_YOUR OBJECTIVE_: Exactly repeat the lines starting at the one that holds "Continue the FreeCAD" and ending at the one that holds "GRID_ROUNDS = 3". Both end lines count; leave out everything else.

_MATERIAL PROVIDED_:
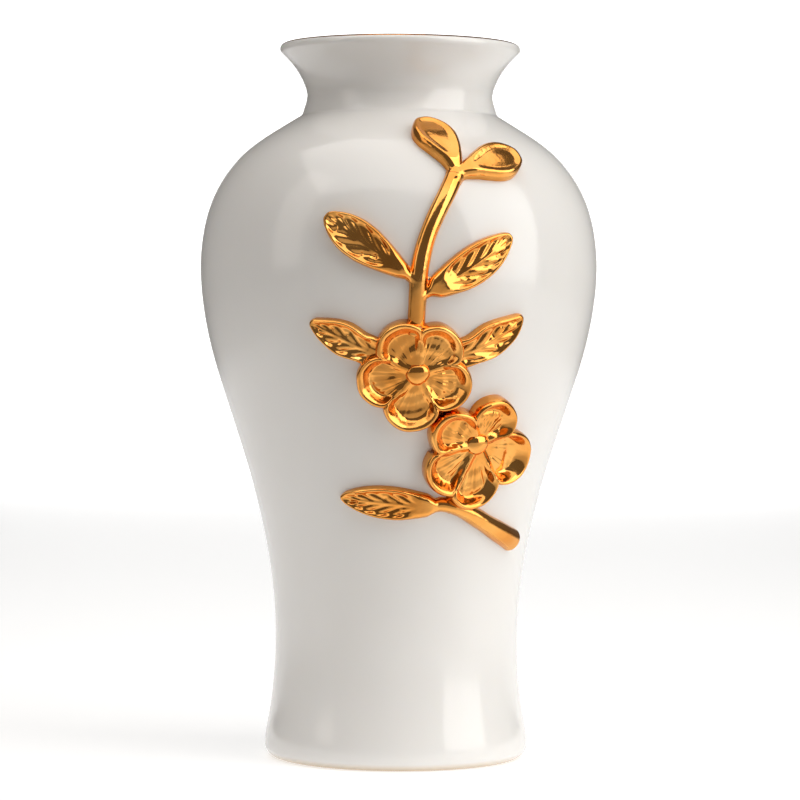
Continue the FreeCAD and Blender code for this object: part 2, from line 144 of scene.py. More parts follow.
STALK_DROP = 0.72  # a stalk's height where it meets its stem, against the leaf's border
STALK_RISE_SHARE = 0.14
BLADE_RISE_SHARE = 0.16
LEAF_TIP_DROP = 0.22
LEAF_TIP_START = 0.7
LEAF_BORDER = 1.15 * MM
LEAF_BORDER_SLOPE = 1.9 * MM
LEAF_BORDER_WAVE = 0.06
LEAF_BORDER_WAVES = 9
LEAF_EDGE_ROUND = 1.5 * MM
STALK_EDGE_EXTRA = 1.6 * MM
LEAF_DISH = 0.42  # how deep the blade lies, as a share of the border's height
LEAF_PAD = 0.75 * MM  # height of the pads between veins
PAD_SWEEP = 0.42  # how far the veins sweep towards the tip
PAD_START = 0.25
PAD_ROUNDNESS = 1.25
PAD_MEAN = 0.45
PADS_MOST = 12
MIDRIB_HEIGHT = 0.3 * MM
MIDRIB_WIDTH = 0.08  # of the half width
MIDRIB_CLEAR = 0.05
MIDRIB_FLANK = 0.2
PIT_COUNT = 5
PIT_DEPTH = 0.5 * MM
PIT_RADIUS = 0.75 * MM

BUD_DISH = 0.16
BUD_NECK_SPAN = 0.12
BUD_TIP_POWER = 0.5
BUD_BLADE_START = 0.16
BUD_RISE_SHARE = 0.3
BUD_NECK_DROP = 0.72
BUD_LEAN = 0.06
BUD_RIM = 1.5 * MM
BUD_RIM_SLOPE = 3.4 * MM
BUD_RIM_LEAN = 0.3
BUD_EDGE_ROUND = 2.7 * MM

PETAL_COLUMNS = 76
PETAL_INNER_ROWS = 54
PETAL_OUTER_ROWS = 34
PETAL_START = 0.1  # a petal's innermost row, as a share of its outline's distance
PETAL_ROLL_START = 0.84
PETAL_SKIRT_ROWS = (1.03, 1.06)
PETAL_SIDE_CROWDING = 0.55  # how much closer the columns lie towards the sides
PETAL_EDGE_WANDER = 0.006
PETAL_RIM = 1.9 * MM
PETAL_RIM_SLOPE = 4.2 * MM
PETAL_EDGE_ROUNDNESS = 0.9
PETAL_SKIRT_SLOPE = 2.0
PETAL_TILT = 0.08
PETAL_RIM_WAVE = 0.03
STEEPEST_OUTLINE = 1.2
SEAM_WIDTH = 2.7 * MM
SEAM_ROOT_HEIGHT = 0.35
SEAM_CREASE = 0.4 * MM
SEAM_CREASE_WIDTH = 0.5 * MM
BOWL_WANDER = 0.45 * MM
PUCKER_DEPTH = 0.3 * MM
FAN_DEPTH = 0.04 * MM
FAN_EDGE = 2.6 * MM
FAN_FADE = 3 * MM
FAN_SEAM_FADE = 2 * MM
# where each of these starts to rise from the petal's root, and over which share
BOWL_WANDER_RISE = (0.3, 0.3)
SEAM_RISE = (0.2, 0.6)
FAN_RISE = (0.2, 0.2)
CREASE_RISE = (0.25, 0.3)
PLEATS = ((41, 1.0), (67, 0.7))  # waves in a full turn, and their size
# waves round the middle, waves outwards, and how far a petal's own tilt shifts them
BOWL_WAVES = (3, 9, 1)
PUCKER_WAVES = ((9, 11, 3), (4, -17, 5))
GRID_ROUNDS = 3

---

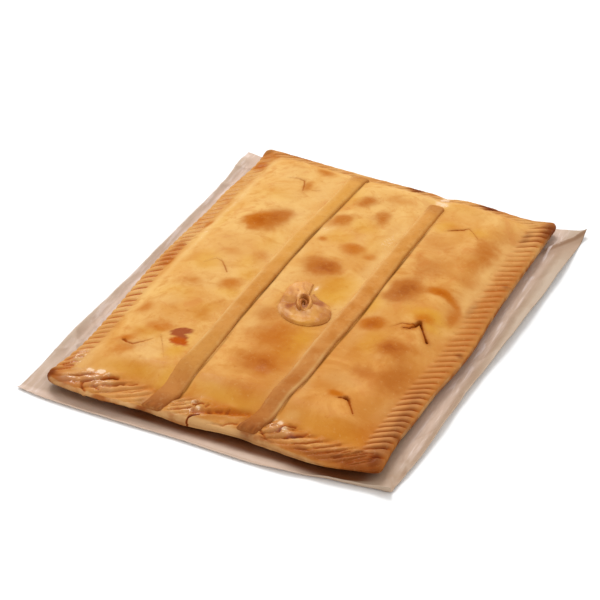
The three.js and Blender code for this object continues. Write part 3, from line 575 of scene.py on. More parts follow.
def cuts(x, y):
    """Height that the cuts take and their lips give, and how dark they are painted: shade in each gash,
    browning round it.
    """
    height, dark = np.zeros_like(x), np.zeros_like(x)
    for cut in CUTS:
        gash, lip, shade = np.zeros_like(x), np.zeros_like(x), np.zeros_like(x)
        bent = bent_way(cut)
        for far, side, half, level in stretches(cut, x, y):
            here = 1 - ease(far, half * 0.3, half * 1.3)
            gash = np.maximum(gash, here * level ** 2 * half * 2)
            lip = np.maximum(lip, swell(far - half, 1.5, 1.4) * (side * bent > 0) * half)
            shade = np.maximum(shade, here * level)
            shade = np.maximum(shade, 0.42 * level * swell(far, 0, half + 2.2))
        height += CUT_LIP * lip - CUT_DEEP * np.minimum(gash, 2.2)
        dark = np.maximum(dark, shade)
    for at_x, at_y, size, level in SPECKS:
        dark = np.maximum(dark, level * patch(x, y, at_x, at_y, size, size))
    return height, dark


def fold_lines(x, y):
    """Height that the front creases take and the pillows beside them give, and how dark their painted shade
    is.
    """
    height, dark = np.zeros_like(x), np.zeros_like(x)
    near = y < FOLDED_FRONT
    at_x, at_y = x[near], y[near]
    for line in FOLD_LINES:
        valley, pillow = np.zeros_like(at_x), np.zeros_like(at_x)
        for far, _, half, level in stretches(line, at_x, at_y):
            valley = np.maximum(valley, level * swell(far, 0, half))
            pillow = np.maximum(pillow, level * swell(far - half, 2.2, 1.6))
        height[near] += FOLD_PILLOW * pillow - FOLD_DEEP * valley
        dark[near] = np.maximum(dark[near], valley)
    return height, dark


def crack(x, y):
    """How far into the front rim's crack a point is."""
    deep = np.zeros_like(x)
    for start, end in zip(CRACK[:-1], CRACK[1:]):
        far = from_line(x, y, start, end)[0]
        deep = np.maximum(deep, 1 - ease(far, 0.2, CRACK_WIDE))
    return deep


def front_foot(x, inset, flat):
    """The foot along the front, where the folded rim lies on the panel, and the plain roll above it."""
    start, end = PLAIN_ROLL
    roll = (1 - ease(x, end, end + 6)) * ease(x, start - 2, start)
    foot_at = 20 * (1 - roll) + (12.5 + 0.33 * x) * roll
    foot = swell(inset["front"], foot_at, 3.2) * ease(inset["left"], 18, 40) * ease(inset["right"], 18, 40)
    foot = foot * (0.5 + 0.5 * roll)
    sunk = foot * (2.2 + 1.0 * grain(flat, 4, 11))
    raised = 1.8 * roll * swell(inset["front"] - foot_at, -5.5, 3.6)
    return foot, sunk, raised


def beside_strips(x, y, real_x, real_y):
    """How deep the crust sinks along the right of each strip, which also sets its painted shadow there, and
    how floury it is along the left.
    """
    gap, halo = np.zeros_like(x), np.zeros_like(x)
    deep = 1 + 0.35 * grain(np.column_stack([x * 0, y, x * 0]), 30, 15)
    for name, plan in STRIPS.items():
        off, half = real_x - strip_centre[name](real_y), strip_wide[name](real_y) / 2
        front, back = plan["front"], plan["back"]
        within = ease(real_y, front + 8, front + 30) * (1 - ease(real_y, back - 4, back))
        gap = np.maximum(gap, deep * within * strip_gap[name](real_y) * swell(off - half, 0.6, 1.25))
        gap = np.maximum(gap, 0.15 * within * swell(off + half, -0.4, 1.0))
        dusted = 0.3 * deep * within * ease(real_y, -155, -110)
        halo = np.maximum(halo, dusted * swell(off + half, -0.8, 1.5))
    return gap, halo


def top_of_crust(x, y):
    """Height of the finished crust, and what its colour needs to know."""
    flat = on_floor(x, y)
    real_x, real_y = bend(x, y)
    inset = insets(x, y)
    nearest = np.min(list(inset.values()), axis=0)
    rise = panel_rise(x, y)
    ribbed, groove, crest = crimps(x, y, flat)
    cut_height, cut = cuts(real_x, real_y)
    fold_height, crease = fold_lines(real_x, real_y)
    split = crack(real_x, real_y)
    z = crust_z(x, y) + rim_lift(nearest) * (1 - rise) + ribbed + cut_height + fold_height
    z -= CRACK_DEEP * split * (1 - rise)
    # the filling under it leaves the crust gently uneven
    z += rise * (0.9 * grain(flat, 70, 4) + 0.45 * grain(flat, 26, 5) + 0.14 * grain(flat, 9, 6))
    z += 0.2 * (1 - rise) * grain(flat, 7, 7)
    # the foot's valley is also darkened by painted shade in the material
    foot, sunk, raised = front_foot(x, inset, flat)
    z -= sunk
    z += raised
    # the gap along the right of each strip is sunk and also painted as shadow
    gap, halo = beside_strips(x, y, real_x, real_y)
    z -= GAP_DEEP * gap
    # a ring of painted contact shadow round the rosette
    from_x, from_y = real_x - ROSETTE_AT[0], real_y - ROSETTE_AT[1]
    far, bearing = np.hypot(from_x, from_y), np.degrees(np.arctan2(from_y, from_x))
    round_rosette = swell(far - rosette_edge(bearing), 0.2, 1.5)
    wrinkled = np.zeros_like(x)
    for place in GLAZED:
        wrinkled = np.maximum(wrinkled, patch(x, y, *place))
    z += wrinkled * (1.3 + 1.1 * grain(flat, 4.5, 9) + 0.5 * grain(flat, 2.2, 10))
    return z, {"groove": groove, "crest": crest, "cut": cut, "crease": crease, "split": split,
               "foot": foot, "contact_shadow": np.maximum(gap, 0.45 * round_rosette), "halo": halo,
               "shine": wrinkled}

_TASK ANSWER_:
Continue the FreeCAD and Blender code for this object: part 2, from line 144 of scene.py. More parts follow.
STALK_DROP = 0.72  # a stalk's height where it meets its stem, against the leaf's border
STALK_RISE_SHARE = 0.14
BLADE_RISE_SHARE = 0.16
LEAF_TIP_DROP = 0.22
LEAF_TIP_START = 0.7
LEAF_BORDER = 1.15 * MM
LEAF_BORDER_SLOPE = 1.9 * MM
LEAF_BORDER_WAVE = 0.06
LEAF_BORDER_WAVES = 9
LEAF_EDGE_ROUND = 1.5 * MM
STALK_EDGE_EXTRA = 1.6 * MM
LEAF_DISH = 0.42  # how deep the blade lies, as a share of the border's height
LEAF_PAD = 0.75 * MM  # height of the pads between veins
PAD_SWEEP = 0.42  # how far the veins sweep towards the tip
PAD_START = 0.25
PAD_ROUNDNESS = 1.25
PAD_MEAN = 0.45
PADS_MOST = 12
MIDRIB_HEIGHT = 0.3 * MM
MIDRIB_WIDTH = 0.08  # of the half width
MIDRIB_CLEAR = 0.05
MIDRIB_FLANK = 0.2
PIT_COUNT = 5
PIT_DEPTH = 0.5 * MM
PIT_RADIUS = 0.75 * MM

BUD_DISH = 0.16
BUD_NECK_SPAN = 0.12
BUD_TIP_POWER = 0.5
BUD_BLADE_START = 0.16
BUD_RISE_SHARE = 0.3
BUD_NECK_DROP = 0.72
BUD_LEAN = 0.06
BUD_RIM = 1.5 * MM
BUD_RIM_SLOPE = 3.4 * MM
BUD_RIM_LEAN = 0.3
BUD_EDGE_ROUND = 2.7 * MM

PETAL_COLUMNS = 76
PETAL_INNER_ROWS = 54
PETAL_OUTER_ROWS = 34
PETAL_START = 0.1  # a petal's innermost row, as a share of its outline's distance
PETAL_ROLL_START = 0.84
PETAL_SKIRT_ROWS = (1.03, 1.06)
PETAL_SIDE_CROWDING = 0.55  # how much closer the columns lie towards the sides
PETAL_EDGE_WANDER = 0.006
PETAL_RIM = 1.9 * MM
PETAL_RIM_SLOPE = 4.2 * MM
PETAL_EDGE_ROUNDNESS = 0.9
PETAL_SKIRT_SLOPE = 2.0
PETAL_TILT = 0.08
PETAL_RIM_WAVE = 0.03
STEEPEST_OUTLINE = 1.2
SEAM_WIDTH = 2.7 * MM
SEAM_ROOT_HEIGHT = 0.35
SEAM_CREASE = 0.4 * MM
SEAM_CREASE_WIDTH = 0.5 * MM
BOWL_WANDER = 0.45 * MM
PUCKER_DEPTH = 0.3 * MM
FAN_DEPTH = 0.04 * MM
FAN_EDGE = 2.6 * MM
FAN_FADE = 3 * MM
FAN_SEAM_FADE = 2 * MM
# where each of these starts to rise from the petal's root, and over which share
BOWL_WANDER_RISE = (0.3, 0.3)
SEAM_RISE = (0.2, 0.6)
FAN_RISE = (0.2, 0.2)
CREASE_RISE = (0.25, 0.3)
PLEATS = ((41, 1.0), (67, 0.7))  # waves in a full turn, and their size
# waves round the middle, waves outwards, and how far a petal's own tilt shifts them
BOWL_WAVES = (3, 9, 1)
PUCKER_WAVES = ((9, 11, 3), (4, -17, 5))
GRID_ROUNDS = 3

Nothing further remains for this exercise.